Business needs to do much more at the local level: big employers should take more responsibility for managing local impacts of migration and contributing to local integration plans.

Making immigration work fairly means making sure we link immigration and integration.

People will welcome immigration when they believe integration is working. If it isn’t, they won’t.

So it’s welcome that today the Home Secretary focused on the importance of integration. We should have an immigration system that promotes integration and citizenship – but that’s a big change, as until now Government policy has tried to break the link between migration, settlement and citizenship.

The National Conversation heard a lot of public scepticism about making temporary migration the new norm. Yet most people don’t think it would be enforced, they do not think it would be fair to people who come here – and the public actively prefers migrants who stay, settle, integrate and become British, over those who come and go.

When the public has been concerned with the pace of change, having more temporary migration and more churn risks making the pace of change feel faster still. Youth mobility schemes are a good idea – if the point is youth mobility. It should not become primarily a back-door route offering migration for work as long as it’s temporary.

We’ve never had a proper integration strategy – and that needs to change. There are few benefits to immigration if we have immigration without integration. Getting integration right is the key to finding common ground.
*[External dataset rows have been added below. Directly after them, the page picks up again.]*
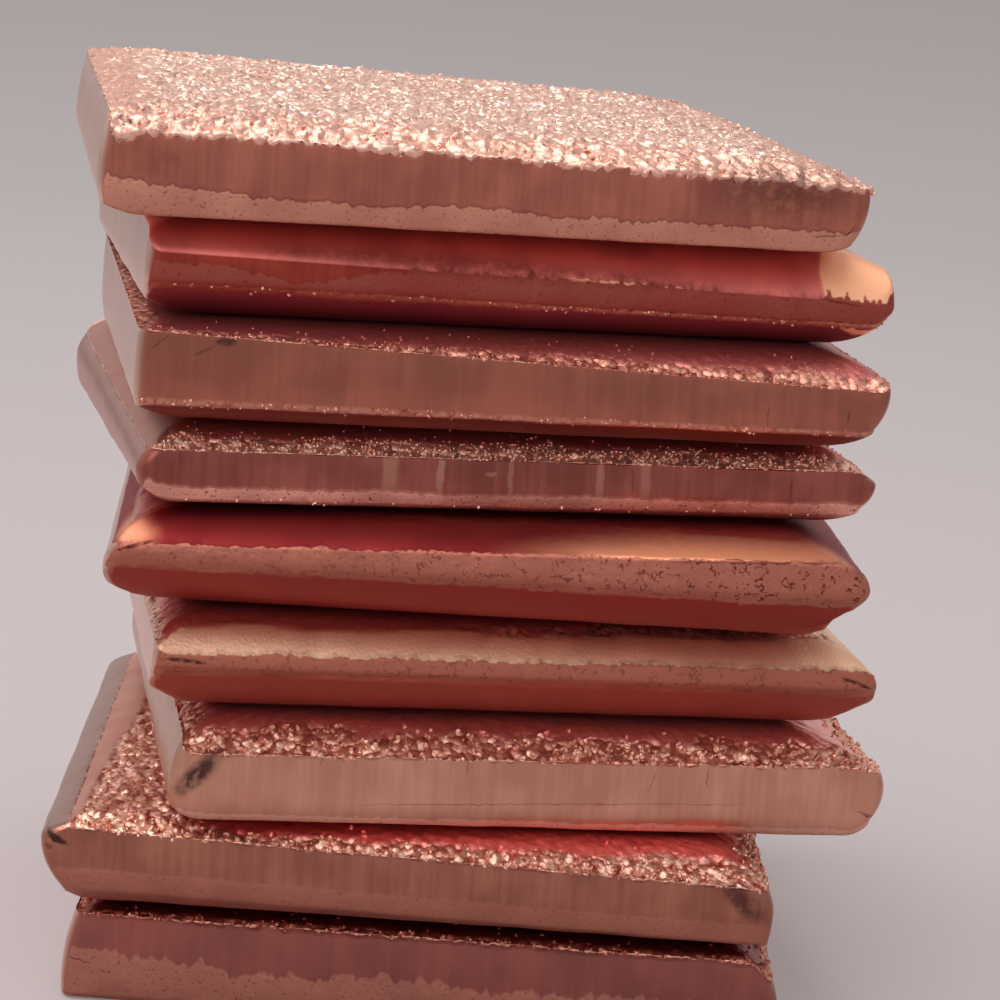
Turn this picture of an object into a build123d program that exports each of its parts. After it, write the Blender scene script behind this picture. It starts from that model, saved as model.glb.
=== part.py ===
"""A stack of nine loose squares of cut copper plate, each sheared on its four edges.

The squares lie flat one on another, turned and shifted a little, as dropped into a pile.
The shear bends both faces of the plate over towards the cut, and leaves a cut that bulges:
its middle stands out and its upper and lower corners stand back.
Millimetres. +X runs along the front, +Y to the back, +Z up. The origin is on the floor,
under the middle of the bottom square.
"""
from build123d import *
import os
from math import cos, radians, sin
from typing import NamedTuple

side = 25.4           # nominal width of a square, one inch
plate = 3.6           # nominal thickness of the plate that the squares are sheared from
corner_radius = 0.5   # the upright corners, dulled by the shear


class Edge(NamedTuple):
    """The outline of one sheared edge. It may change evenly from its near or left end on."""
    top: float                # how far the upper corner has bent down from the top face
    under: float              # how far the lower corner has bent up from the underside
    crest: float = 0.10       # how far the upper corner stands back from the waist
    foot: float = 0.25        # how far the lower corner stands back from the waist
    waist: float = 1.6        # height over the underside at which the cut stands out furthest
    roll: float = 2.4         # how far in from the waist the top face starts to bend down
    under_roll: float = 2.4   # how far in from the waist the underside starts to bend up
    top_more: float = 0.0     # how much lower the upper corner is by the edge's other end
    under_more: float = 0.0   # how much higher the lower corner is by the edge's other end
    waist_more: float = 0.0   # how much higher the waist is by the edge's other end


class Square(NamedTuple):
    """One square, as it differs from the nominal one, and where it lies."""
    spare: float              # extra width, over the waists of two opposite edges
    growth: float             # extra thickness
    turn: float               # degrees about the upright axis, counterclockwise from above
    right: float              # shift of its centre to the right
    back: float               # shift of its centre to the back
    front_edge: Edge
    back_edge: Edge
    left_edge: Edge
    right_edge: Edge
    taper: float = 0.0        # how much thicker its left edge is than its right one


# From the bottom of the stack to its top
squares = [
    Square(0.4, 0.00, 0.0, 0.0, 0.0,
           front_edge=Edge(0.30, 0.12, crest=0.05, foot=0.05, waist=1.3),
           back_edge=Edge(0.25, 0.45),
           left_edge=Edge(0.35, 0.12, crest=0.40, foot=0.05, waist=0.8),
           right_edge=Edge(1.10, 0.15, crest=0.35, foot=0.05, waist=1.2)),
    Square(0.7, 0.00, 1.5, -1.0, -0.8,
           front_edge=Edge(0.40, 0.95, crest=0.05, foot=0.15, top_more=0.65, under_more=-0.50),
           back_edge=Edge(0.35, 0.60),
           left_edge=Edge(0.30, 0.55, crest=1.00, foot=1.05, waist=2.7),
           right_edge=Edge(1.15, 0.35, crest=0.25, foot=0.10, roll=3.0)),
    Square(0.4, 0.25, 9.5, 1.4, 0.0,
           front_edge=Edge(1.10, 0.30, crest=0.05, foot=0.25, waist=1.2, top_more=-0.20),
           back_edge=Edge(0.40, 0.60),
           left_edge=Edge(0.60, 0.75, crest=0.45, foot=0.10, waist=1.4),
           right_edge=Edge(1.10, 0.90, crest=0.20, foot=0.40, waist=2.0, roll=4.0)),
    Square(0.4, 0.40, 9.5, 0.7, -1.4,
           front_edge=Edge(1.30, 2.10, crest=0.05, foot=0.25, waist=2.4, under_roll=5.0, top_more=-0.20),
           back_edge=Edge(0.70, 0.80),
           left_edge=Edge(0.80, 0.90, foot=0.50),
           right_edge=Edge(1.30, 1.30, crest=0.15, foot=0.50, waist=2.1, roll=3.2)),
    Square(0.7, 0.35, 4.0, 0.55, -4.05,
           front_edge=Edge(1.15, 2.15, crest=0.05, foot=0.25, waist=2.6, under_roll=5.5, top_more=-0.80),
           back_edge=Edge(0.60, 0.80),
           left_edge=Edge(1.20, 0.90, crest=0.30, foot=0.25, waist=1.9),
           right_edge=Edge(0.80, 1.60, crest=0.25, foot=0.90, waist=2.6, roll=3.0)),
    Square(0.6, -0.60, 12.0, -0.6, -2.0,
           front_edge=Edge(0.92, 0.30, crest=0.05, foot=0.15, waist=1.2, top_more=-0.08, under_more=0.25),
           back_edge=Edge(0.50, 0.60),
           left_edge=Edge(1.00, 0.85, crest=0.35, foot=0.10, waist=1.3, under_more=-0.75, waist_more=-0.20),
           right_edge=Edge(1.10, 0.75, crest=0.35, foot=0.50, roll=3.0)),
    Square(0.5, -0.10, 9.5, -0.1, -3.5,
           front_edge=Edge(0.25, 0.75, crest=0.05, foot=0.10, top_more=0.95),
           back_edge=Edge(0.50, 0.55),
           left_edge=Edge(0.25, 0.60, crest=0.05, foot=0.10, waist=1.2, under_more=-0.55),
           right_edge=Edge(0.90, 0.95, foot=0.45, waist=2.2, roll=3.0)),
    Square(0.4, -0.15, 10.5, -0.3, -2.9,
           front_edge=Edge(1.10, 1.20, crest=0.05, foot=0.20, waist=1.5, top_more=0.60, under_more=-0.30),
           back_edge=Edge(0.60, 0.55),
           left_edge=Edge(0.40, 0.60, crest=0.15, foot=0.10, waist=1.4, under_more=-0.55, waist_more=-1.0),
           right_edge=Edge(0.60, 1.20, crest=0.30, foot=0.25, roll=3.4)),
    Square(0.6, -0.10, 9.0, -1.45, -4.15,
           front_edge=Edge(0.80, 0.12, crest=0.05, foot=0.15, waist=1.1, top_more=-0.20),
           back_edge=Edge(0.25, 0.50),
           left_edge=Edge(0.35, 0.45, crest=0.35, foot=0.15, waist=1.2),
           right_edge=Edge(0.75, 0.40, crest=0.05, foot=0.50, waist=1.9, roll=5.0),
           taper=0.75),
]


def section(plane, width, heights, edges, far):
    """The upright section of a square between two opposite edges.

    `heights` are the plate's thickness at the two edges, and `far` is how far along the
    edges the section lies, from 0 at their near or left end to 1 at the other.
    """
    half = width / 2
    slope = (heights[1] - heights[0]) / width
    middle_height = sum(heights) / 2
    flat_ends = {0: [], middle_height: []}
    with BuildSketch(plane) as outline:
        with BuildLine():
            for out, edge, height in zip((-1, 1), edges, heights):
                top_flat = out * (half - edge.roll)
                top_start = (top_flat, middle_height + slope * top_flat)
                under_start = (out * (half - edge.under_roll), 0)
                upper = (out * (half - edge.crest), height - edge.top - far * edge.top_more)
                waist = (out * half, edge.waist + far * edge.waist_more)
                lower = (out * (half - edge.foot), edge.under + far * edge.under_more)
                TangentArc(top_start, upper, tangent=(out, out * slope))
                Polyline(upper, waist, lower)
                TangentArc(under_start, lower, tangent=(out, 0))
                flat_ends[middle_height].append(top_start)
                flat_ends[0].append(under_start)
            for start, end in flat_ends.values():
                Line(start, end)
        make_face()
    return outline.sketch


os.makedirs("parts", exist_ok=True)

level = 0.0           # height of the face that the next square lies on
for number, square in enumerate(squares, start=1):
    turn = radians(square.turn)
    to_right = Vector(cos(turn), sin(turn), 0)
    to_back = Vector(-sin(turn), cos(turn), 0)
    middle = Vector(square.right, square.back, level)
    width = side + square.spare
    thickness = plate + square.growth
    left_height = thickness + square.taper / 2
    right_height = thickness - square.taper / 2
    side_edges = (square.left_edge, square.right_edge)
    end_edges = (square.front_edge, square.back_edge)
    across = [
        section(Plane(middle + to_back * shift, to_right, -to_back), width,
                (left_height, right_height), side_edges, far)
        for shift, far in ((-width / 2, 0), (width / 2, 1))]
    along = [
        section(Plane(middle + to_right * shift, to_back, to_right), width,
                (height, height), end_edges, far)
        for shift, height, far in ((-width / 2, left_height, 0), (width / 2, right_height, 1))]
    with BuildPart() as piece:
        with BuildSketch(Plane(middle, to_right)):
            RectangleRounded(width, width, corner_radius)
        extrude(amount=max(left_height, right_height))
        loft(across, ruled=True, mode=Mode.INTERSECT)
        loft(along, ruled=True, mode=Mode.INTERSECT)
    piece.part.label = f"square_{number}"
    export_step(piece.part, f"parts/square_{number}.step")
    level += thickness
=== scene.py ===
from math import cos, radians, sin
from typing import NamedTuple

import bpy
import numpy as np
from mathutils import Matrix, Vector


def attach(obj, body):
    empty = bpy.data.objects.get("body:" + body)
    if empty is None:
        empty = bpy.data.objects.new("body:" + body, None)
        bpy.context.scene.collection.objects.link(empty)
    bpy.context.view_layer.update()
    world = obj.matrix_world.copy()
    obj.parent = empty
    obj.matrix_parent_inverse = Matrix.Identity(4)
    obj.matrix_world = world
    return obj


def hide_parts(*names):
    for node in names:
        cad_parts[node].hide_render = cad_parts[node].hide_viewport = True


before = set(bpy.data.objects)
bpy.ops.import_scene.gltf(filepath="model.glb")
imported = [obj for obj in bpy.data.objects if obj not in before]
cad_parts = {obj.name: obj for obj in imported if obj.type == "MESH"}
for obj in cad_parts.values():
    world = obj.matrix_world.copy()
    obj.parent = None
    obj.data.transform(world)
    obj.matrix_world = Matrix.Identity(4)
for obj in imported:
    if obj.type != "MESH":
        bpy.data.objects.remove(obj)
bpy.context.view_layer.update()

# The bottom square of the pile. Like the rest it is cut copper cathode: plate grown by
# electrolysis, with a crystalline upper face, then sheared to an inch on its four sides.
# The blade bends the faces over, rubs part of each cut smooth and tears the rest.
mm = 0.001
side = 25.4             # nominal width of a square
plate = 3.6             # nominal thickness of the plate
corner_radius = 0.5     # the upright corners, dulled by the shear
across = 240            # mesh columns along the front and back cuts, one every 0.11 mm
deep = 130              # mesh columns along the left and right cuts
roll_rows = 16          # mesh rows over the bend of the upper face
band_rows = 18          # mesh rows down each cut
under_rows = 10         # mesh rows under the lower corner
turn_width = 0.6        # over how much of a corner one cut's finish gives way to the next
zones = ("grown", "tall", "smeared", "matte", "torn", "pitted", "flank_reflection", "under", "inner", "lumps")


class Edge(NamedTuple):
    """The outline of one sheared edge, in millimetres. It may change evenly along the edge."""
    top: float                # how far the upper corner has bent down from the top face
    under: float              # how far the lower corner has bent up from the underside
    crest: float = 0.10       # how far the upper corner stands back from the waist
    foot: float = 0.25        # how far the lower corner stands back from the waist
    waist: float = 1.6        # height over the underside at which the cut stands out furthest
    roll: float = 2.4         # how far in from the waist the top face starts to bend down
    under_roll: float = 2.4   # how far in from the waist the underside starts to bend up
    top_more: float = 0.0     # how much lower the upper corner is by the edge's other end
    under_more: float = 0.0   # how much higher the lower corner is by the edge's other end
    waist_more: float = 0.0   # how much higher the waist is by the edge's other end


class Cut(NamedTuple):
    """How the blade has left a cut, in millimetres. Shares count down from its upper corner."""
    tear: float = 1.3         # share of its height at which torn copper starts; over 1 none is torn
    tear_end: float = 1.3     # share at which torn copper ends
    ragged: float = 0.05      # how far the start of the tear wanders
    dips: tuple = ()          # places where the tear starts lower: (along, width, how far)
    pits: float = 0.0         # how thickly holes have opened in the torn copper, from 0 to 1
    pits_more: float = 0.0    # how much more thickly by the cut's other end
    lip: float = 0.0          # how far the crystals hang over the upper corner
    hangs: tuple = ()         # places where the lip hangs lower: (along, width, how far)
    strip: float = 0.6        # how far in the crystals reach over the upper face before painted shade starts
    strip_more: float = 0.0   # how much further in by the cut's other end
    spreads: tuple = ()       # places where they reach further in: (along, width, how far)
    smear: float = 0.0        # how far in the blade has rubbed the crystals flat
    smear_more: float = 0.0   # how much further in by the cut's other end
    matte: float = 0.0        # how dull that rubbed strip is, from 0 to 1
    burr: float = 0.0         # how thickly grains stand along the lower corner, from 0 to 1
    burr_more: float = 0.0    # how much more thickly by the cut's other end


class Mark(NamedTuple):
    """A crack, smudge, pale spot, painted shade or painted light on the front, in millimetres from its middle
    and its foot.
    """
    along: float
    up: float
    length: float             # from its middle to its end
    height: float             # from its middle to its upper rim
    stain_and_shade: float = 0.0        # how dark it is, from 0 to 1; a few of these marks are painted shade
    pale: float = 0.0         # how bright and dull it is, from 0 to 1; on some squares this is painted light
    tilt: float = 0.0         # degrees
    soft: float = 0.5         # the share of it over which it fades


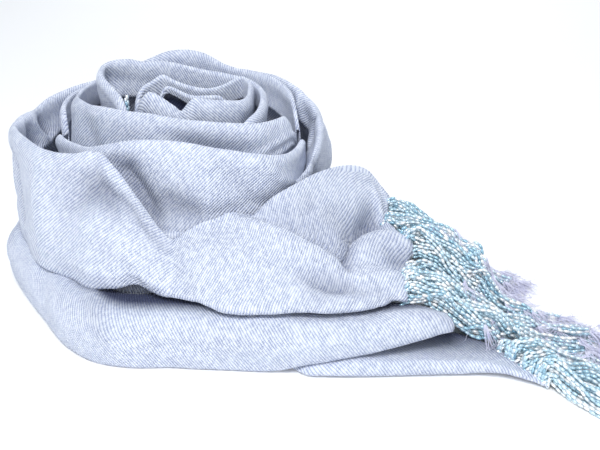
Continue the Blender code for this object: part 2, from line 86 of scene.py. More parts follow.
INNER = [
    (165, -101, -26, 99, STAND, 0, 0, 4, 10, 0),
    (135, -99, -15, 102, STAND, 1, 0, 4, 12, 0),
    (105, -92, -9, 105, STAND, 2, 1, 4, 14, 0),
    (95, -86, -8, 108.5, STAND, 2, 1, 4, 14, 0),
    (85, -78, -10, 106, STAND, 2, 1, 4, 14, 0),
    (80, -68, -13, 103.5, STAND, 2, 1, 4, 14, 0),
    (88, -56, -13, 102, STAND, 2, 1, 4, 14, 0),
    (80, -44, -9, 105, STAND, 2, 1, 4, 14, 0),
    (60, -36, -6, 107.5, STAND, 1, 1, 4, 14, 0),
    (10, -31, -14, 106, STAND, 1, 1, 4, 12, 0),
    (-20, -31, -28, 104, STAND, 1, 1, 4, 12, 0),
    (-60, -36, -42, 104, STAND, 8, 1, 4, 10, 0),
    (-85, -47, -47, 105.5, STAND, 13, 2, 4, 8, 0),
    (-92, -55, -48, 106.5, STAND, 13, 2, 4, 6, 0),
    (-95, -62, -48, 107, STAND, 13, 2, 3, 5, 0),
    (-95, -66, -48, 103, STAND, 13, 2, 3, 5, 0),
    (-95, -69, -48, 99.5, STAND, 13, 2, 3, 5, 0),
    (-100, -73, -47, 102, STAND, 12, 2, 3, 5, 0),
    (-105, -80, -45, 106.5, STAND, 10, 2, 4, 6, 0),
    (-110, -88, -43, 110.5, STAND, 7, 1, 4, 8, 0),
    (-118, -94, -40, 111, STAND, 1, 0, 4, 8, 0),
    (-130, -99, -36, 108, STAND, 1, 0, 4, 8, 0),
]

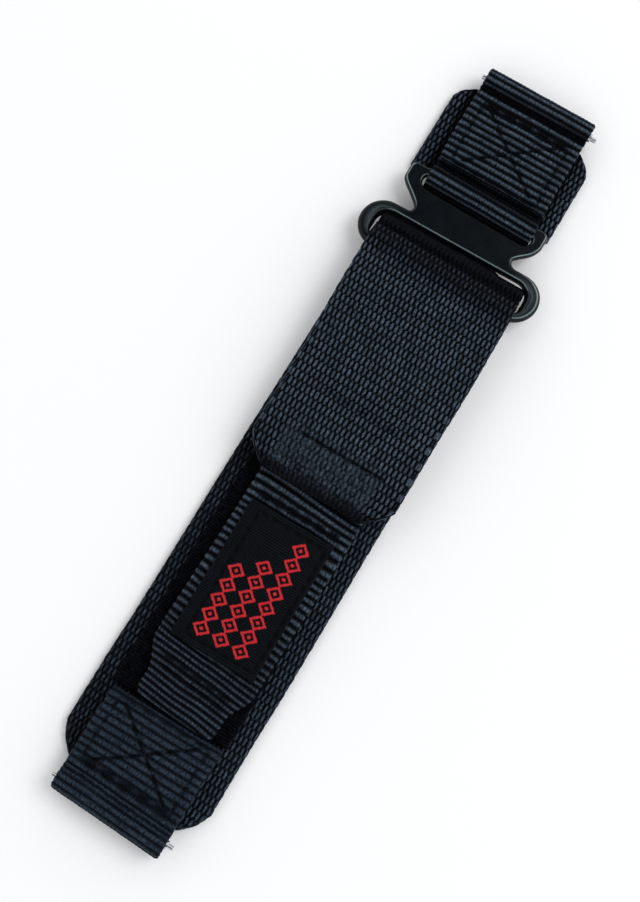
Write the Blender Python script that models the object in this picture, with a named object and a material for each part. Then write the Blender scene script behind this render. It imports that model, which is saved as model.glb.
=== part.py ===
"""Hook and loop watch strap: a long and a short strap joined by a metal buckle, lying closed and flat.

X runs across the strap, Y along it towards the short strap, and Z up from the wrist side.
The origin lies under the middle of the strap, on the surface that it rests on.
"""
import math

import bmesh
import bpy
from mathutils import Matrix, Vector

MM = 0.001

# Fabric plies and the clearance between two layers
SEAM = 0.3 * MM
WEB_PLY = 1.2 * MM
BAND_PLY = 0.9 * MM
FIELD_PLY = 1.0 * MM
TAB_PLY = 1.1 * MM
LABEL_PLY = 0.5 * MM

# Widths across the strap
LUG_WIDTH = 20.0 * MM
WEB_WIDTH = 27.2 * MM
PAD_WIDTH = 26.3 * MM
FIELD_WIDTH = 22.0 * MM
HOOK_WIDTH = 21.0 * MM
TAB_WIDTH = 18.6 * MM
TAB_TIP_WIDTH = 14.4 * MM
LABEL_WIDTH = 15.1 * MM

# Lengths along the long strap, from its lug end to its fold
LOWER_PANEL_LENGTH = 13.0 * MM
TAB_GAP = 0.7 * MM
TAB_LENGTH = 40.8 * MM
TAB_TAPER_LENGTH = 9.6 * MM
TAB_SHOULDER = 4.6 * MM
TAB_CORNER_RADIUS = 2.2 * MM
TAB_ROOT_LENGTH = 9.8 * MM
LABEL_MARGIN = 4.7 * MM
LABEL_TAPER_GAP = 1.1 * MM
FLAP_LENGTH = 40.0 * MM
FLAP_SETBACK = 1.6 * MM
PATCH_SETBACK = 5.0 * MM

# Lengths along the short strap
UPPER_PANEL_LENGTH = 13.5 * MM
LUG_VALLEY = 0.55 * MM
ROLL_VALLEY = 1.15 * MM
LUG_SETBACK = 0.45 * MM

# Cut corners of the wide fabrics: across, then along
WEB_CORNER = (3.4 * MM, 4.8 * MM)
FLAP_CORNER = (4.3 * MM, 4.5 * MM)
PAD_CORNER = (2.9 * MM, 3.1 * MM)
CORNER_BOW = 0.5 * MM

# Buckle
BUCKLE_THICKNESS = 1.7 * MM
BUCKLE_EDGE_RADIUS = 0.6 * MM
BAR_WIDTH = 1.7 * MM
FOLD_SLOT_LENGTH = 5.4 * MM
FOLD_SLOT_PLAY = 0.35 * MM
FOLD_SIDE_WALL = 2.5 * MM
FOLD_FAR_WALL = 1.25 * MM
PLATE_LENGTH = 5.35 * MM
ROLL_SLOT_LENGTH = 2.25 * MM
ROLL_SLOT_PLAY = 0.4 * MM
ROLL_SIDE_WALL = 2.1 * MM
WAIST_WIDTH = 17.7 * MM
NECK_RADIUS = 0.9 * MM
FRAME_CORNER_RADIUS = 1.2 * MM
SLOT_CORNER_RADIUS = 0.55 * MM
ROLL_SLOT_RADIUS = 1.6 * MM
FOLD_SLOT_RADIUS = 2.4 * MM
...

The country is still quite divided about Brexit.

Leave and Remain voters do see the balance, of the pressures and the gains from immigration, differently. And they remain divided about Brexit and the single market versus sovereignty. But there was much consensus all the same. 

We can find common ground – but our politicians need to actively work for it. They will need to ensure that we can get integration right. They will need to rebuild public trust in governments’ ability to manage immigration competently and fairly. Brexit offers the ‘Reset Moment’ for us to do it – and to restore confidence in how immigration can work for Britain.